Spécialiste diversité et inclusion à l’OIT, ancien membre de l’équipe de France de goalball
L’accessibilité de Paris 2024 est loin de permettre à tous d’assister aux Jeux de manière équitable et avec un accès complet aux épreuves. Prenons l’exemple des spectateurs aveugles ou malvoyants. Les Jeux comptent 3 562 heures d’épreuves, mais seulement 13 % d’entre elles ont été ou seront audiodécrites, soit 460 heures. Par déduction, 3 102 heures de séances de Paris 2024 resteront inaccessibles à une partie du public. Autant compter sur votre bonne étoile pour que la séance à laquelle vous souhaitez assister soit parmi le lot.
L’audiodescription m’a donné l’impression d’être de nouveau sur le terrain, comme un ancien joueur de goalball, puisqu’elle me permet de savoir quel joueur a le ballon, sa position de tir et la qualité défensive de l’adversaire. Mais au vélodrome jeudi, je comptais sur mes amis pour interpréter les acclamations de la foule au passage des cyclistes. Dans ce contexte d’accessibilité aléatoire, ce qui est frappant, c’est que les trois quarts des heures d’audiodescription ont été allouées aux Jeux paralympiques. 6 % des épreuves olympiques de Paris 2024 ont proposé ce service sur place, contre 31 % pour les épreuves paralympiques.

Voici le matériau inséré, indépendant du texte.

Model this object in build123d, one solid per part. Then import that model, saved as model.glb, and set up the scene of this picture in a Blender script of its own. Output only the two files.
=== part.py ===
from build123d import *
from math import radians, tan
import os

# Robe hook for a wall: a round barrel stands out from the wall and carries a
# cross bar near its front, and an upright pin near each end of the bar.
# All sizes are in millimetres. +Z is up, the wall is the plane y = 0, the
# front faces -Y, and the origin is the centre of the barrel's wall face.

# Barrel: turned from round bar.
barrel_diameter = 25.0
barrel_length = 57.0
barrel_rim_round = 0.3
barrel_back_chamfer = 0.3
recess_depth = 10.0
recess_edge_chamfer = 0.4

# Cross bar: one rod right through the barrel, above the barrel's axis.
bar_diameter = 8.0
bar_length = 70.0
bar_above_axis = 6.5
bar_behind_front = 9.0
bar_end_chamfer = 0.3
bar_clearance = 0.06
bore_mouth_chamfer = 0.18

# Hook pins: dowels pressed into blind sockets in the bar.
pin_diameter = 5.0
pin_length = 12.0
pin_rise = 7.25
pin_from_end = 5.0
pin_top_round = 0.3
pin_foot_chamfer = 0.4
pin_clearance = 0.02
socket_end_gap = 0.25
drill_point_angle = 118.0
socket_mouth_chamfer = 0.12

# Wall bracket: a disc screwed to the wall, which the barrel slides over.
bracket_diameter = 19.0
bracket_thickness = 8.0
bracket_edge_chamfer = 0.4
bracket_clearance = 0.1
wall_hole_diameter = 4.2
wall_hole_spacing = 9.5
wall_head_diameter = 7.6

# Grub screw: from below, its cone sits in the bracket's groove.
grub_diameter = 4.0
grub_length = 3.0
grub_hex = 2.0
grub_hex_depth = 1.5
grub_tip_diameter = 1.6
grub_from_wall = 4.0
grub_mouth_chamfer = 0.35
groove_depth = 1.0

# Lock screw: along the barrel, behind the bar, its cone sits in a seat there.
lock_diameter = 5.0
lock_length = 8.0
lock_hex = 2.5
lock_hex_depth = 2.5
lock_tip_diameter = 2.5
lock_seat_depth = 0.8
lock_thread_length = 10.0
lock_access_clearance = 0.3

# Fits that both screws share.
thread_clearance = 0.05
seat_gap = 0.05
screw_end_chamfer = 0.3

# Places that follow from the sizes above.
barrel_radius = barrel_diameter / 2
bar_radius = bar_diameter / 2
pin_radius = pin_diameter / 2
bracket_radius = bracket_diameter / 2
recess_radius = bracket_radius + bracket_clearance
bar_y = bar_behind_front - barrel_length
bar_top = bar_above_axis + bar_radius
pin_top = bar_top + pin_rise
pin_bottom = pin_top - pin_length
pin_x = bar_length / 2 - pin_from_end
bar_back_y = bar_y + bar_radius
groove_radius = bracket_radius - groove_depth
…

Comme si les personnes handicapées étaient condamnées à rester entre elles, à ne s’intéresser qu’aux événements à connotation handicap. Dans ce cas, on se mobilise souvent un peu plus. Cela se voit dans divers domaines. Dans les médias, une vidéo sur le handicap a beaucoup plus de chances d’être accessible qu’une autre sur le réchauffement climatique. Lors des journées annuelles consacrées au handicap en entreprise, on pense à vérifier s’il y a une rampe d’accès sur site, des toilettes PMR, pourquoi ne pas proposer des programmes en braille… Tout va bien, on a coché les cases, on se félicite, et l’entreprise peut à nouveau continuer à fonctionner comme avant.
Le chemin pour que l’accessibilité devienne une norme et non une exception, pour apparaître vertueuse à un moment donné, reste très long. Et c’est souvent aux personnes handicapées de se battre pour le raccourcir, alors qu’il s’agit là d’une responsabilité collective. Récemment, la journaliste Laetitia Bernard a été choisie pour animer une émission de football sur TV Monaco. « Sérieusement ? Ils vont oser mettre quelqu’un qui ne voit pas à l’écran, régulièrement, et sans avoir à parler de handicap ? Super, on y va ! » « Elle a été très sollicitée, elle s’est exclamée sur sa page Facebook. Des mots subtils qui traduisent le bonheur d’avoir été contactée une fois n’est pas coutume pour ses compétences professionnelles et non pour l’assigner à un rôle stigmatisant. Et en prime à la télé, où l’image des corps « valides » fait office de norme et la cécité est dépeinte comme un bouleversement.